> _Task to complete_
The data below must be copied in full and without any change.

> _Collected data_
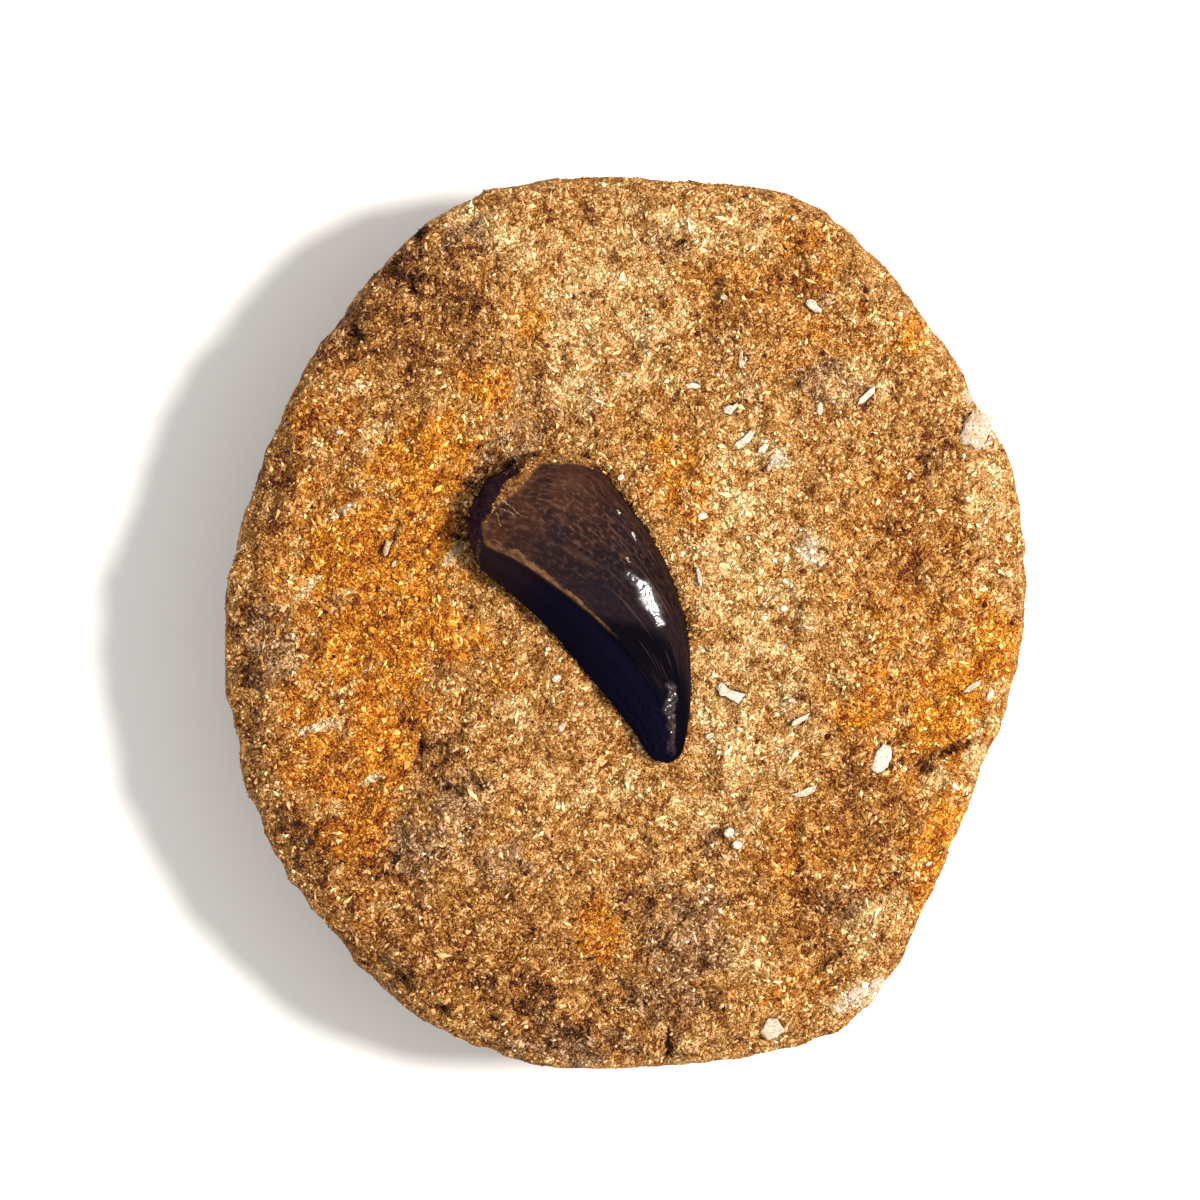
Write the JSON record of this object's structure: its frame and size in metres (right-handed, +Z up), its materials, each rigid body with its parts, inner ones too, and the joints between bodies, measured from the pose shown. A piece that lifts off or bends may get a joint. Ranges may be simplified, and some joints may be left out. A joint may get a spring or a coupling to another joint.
{
  "type": "fossil mosasaur tooth in matrix",
  "caption": "Curved dark fossil tooth lying half buried in a rounded slab of sandy tan-orange rock dotted with bone chips, to display lying on its flat underside.",
  "frame": {"origin": "on the flat underside, below the middle of the slab's outline", "axes": "+Z up out of the face that holds the tooth, +Y along the slab's longer side, the tooth's tip towards +X -Y"},
  "size_m": [0.0952, 0.106, 0.035],
  "materials": {
    "rock": "matte",
    "enamel": "gloss",
    "bone": "matte"
  },
  "bodies": {
    "root": {"matrix": "rock", "tooth": "enamel", "bone_chip_north": "bone", "bone_chip_bead": "bone", "bone_chip_block": "bone", "bone_chip_rim": "bone", "bone_chip_pearl": "bone", "bone_chip_foot": "bone", "bone_chip_west": "bone", "bone_splinter_needle": "bone", "bone_splinter_curl": "bone", "bone_splinter_bar": "bone", "bone_splinter_knuckle": "bone", "bone_splinter_south": "bone", "bone_splinter_crescent": "bone", "bone_splinter_east": "bone"}
  },
  "joints": []
}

> _Right answer_
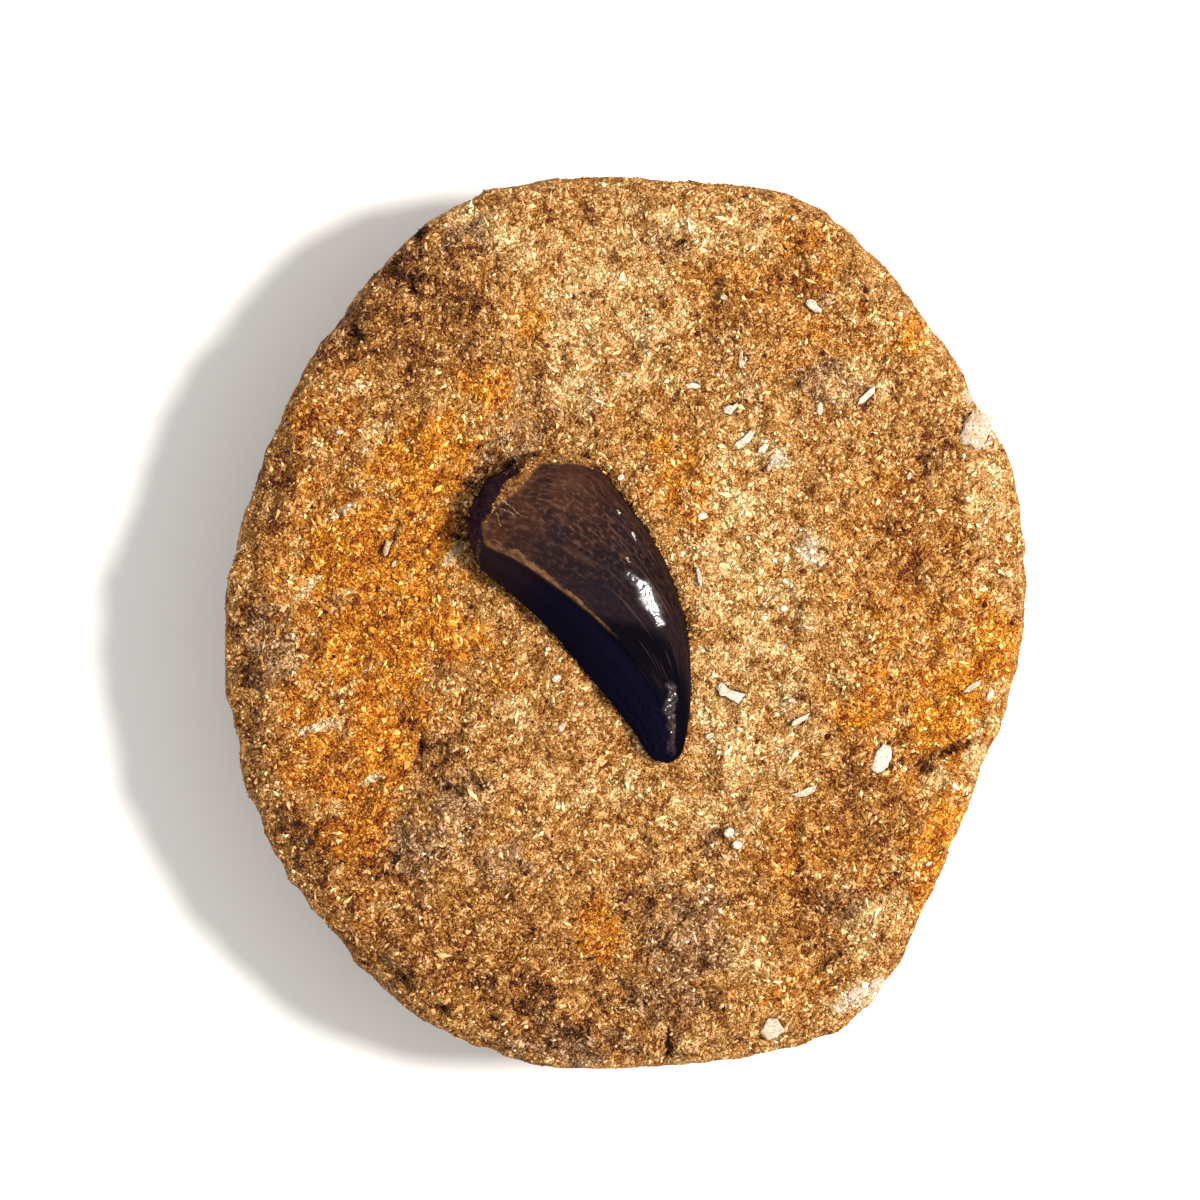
Write the JSON record of this object's structure: its frame and size in metres (right-handed, +Z up), its materials, each rigid body with its parts, inner ones too, and the joints between bodies, measured from the pose shown. A piece that lifts off or bends may get a joint. Ranges may be simplified, and some joints may be left out. A joint may get a spring or a coupling to another joint.
{
  "type": "fossil mosasaur tooth in matrix",
  "caption": "Curved dark fossil tooth lying half buried in a rounded slab of sandy tan-orange rock dotted with bone chips, to display lying on its flat underside.",
  "frame": {"origin": "on the flat underside, below the middle of the slab's outline", "axes": "+Z up out of the face that holds the tooth, +Y along the slab's longer side, the tooth's tip towards +X -Y"},
  "size_m": [0.0952, 0.106, 0.035],
  "materials": {
    "rock": "matte",
    "enamel": "gloss",
    "bone": "matte"
  },
  "bodies": {
    "root": {"matrix": "rock", "tooth": "enamel", "bone_chip_north": "bone", "bone_chip_bead": "bone", "bone_chip_block": "bone", "bone_chip_rim": "bone", "bone_chip_pearl": "bone", "bone_chip_foot": "bone", "bone_chip_west": "bone", "bone_splinter_needle": "bone", "bone_splinter_curl": "bone", "bone_splinter_bar": "bone", "bone_splinter_knuckle": "bone", "bone_splinter_south": "bone", "bone_splinter_crescent": "bone", "bone_splinter_east": "bone"}
  },
  "joints": []
}